SEO is an all-encompassing process. Ring any bells? Yes. This sounds like Jackson’s argument: good SEO tactics are not limited to search engine optimization but internet optimization. Indeed, on a closer look, both SID and Jackson argue for the same thing, despite their apparent contradictory conclusions.
Let’s state this similarity in simple terms.
SID concludes that SEO is not dead because its inherent to the internet. But he also believes SEO is expanding in its application. Instead of just search engine optimization, optimizing a website includes off-page efforts, as well.

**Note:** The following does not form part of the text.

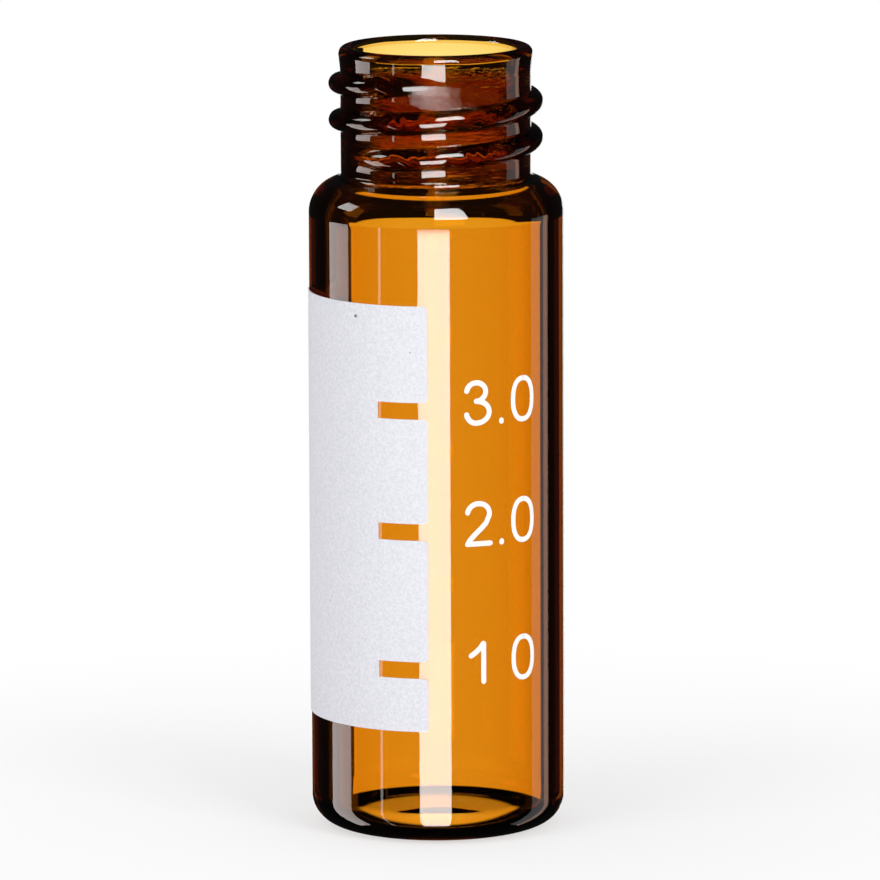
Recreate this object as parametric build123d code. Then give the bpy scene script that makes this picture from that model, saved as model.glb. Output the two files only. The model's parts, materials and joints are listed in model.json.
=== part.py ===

Jackson concludes that SEO is dead, because its applications have burst through the word. SEO does not mean just search engine optimization anymore. It means off-page and on-page optimization.
So both Jackson and SID agree in this way: the practice of optimizing a website for discovery has expanded beyond search engine optimization. For Jackson, this led him to replace SEO with OC/DC, while SID was simply okay with using SEO to cover the broader applications of OC/DC.
So which is it: OC/DC or SEO?
As I said before, I really like the term OC/DC. OC/DC makes sense: optimize your content so people discover your website and convert them into returning customers. But I don’t think we should expunge SEO forever. As SID and Mc Roberts point out, SEO is with us as long as search engines are with us, despite Google’s updates.
Thus, instead of replacing SEO with OC/DC, perhaps we should speak of SEO as one lens on the broader marketing division of OC/DC.
Now, let’s return to the content itself. As Jackson implies, OC/DC beckons for good content. Optimizing content for the search engines does not automatically make the content good. Content is king when content is readable, enjoyable, lively, and searchable, in other words, when content is optimized for discovery and conversion. As SID says, we shouldn’t make our content in “sweatshops,” popping out articles for machines and such.
If we are to make good content, then, we’ve got to make content real to people. And to make it real, we must know our environments, our localities, our customers, friends, and city. The content king will return wherever the content is good.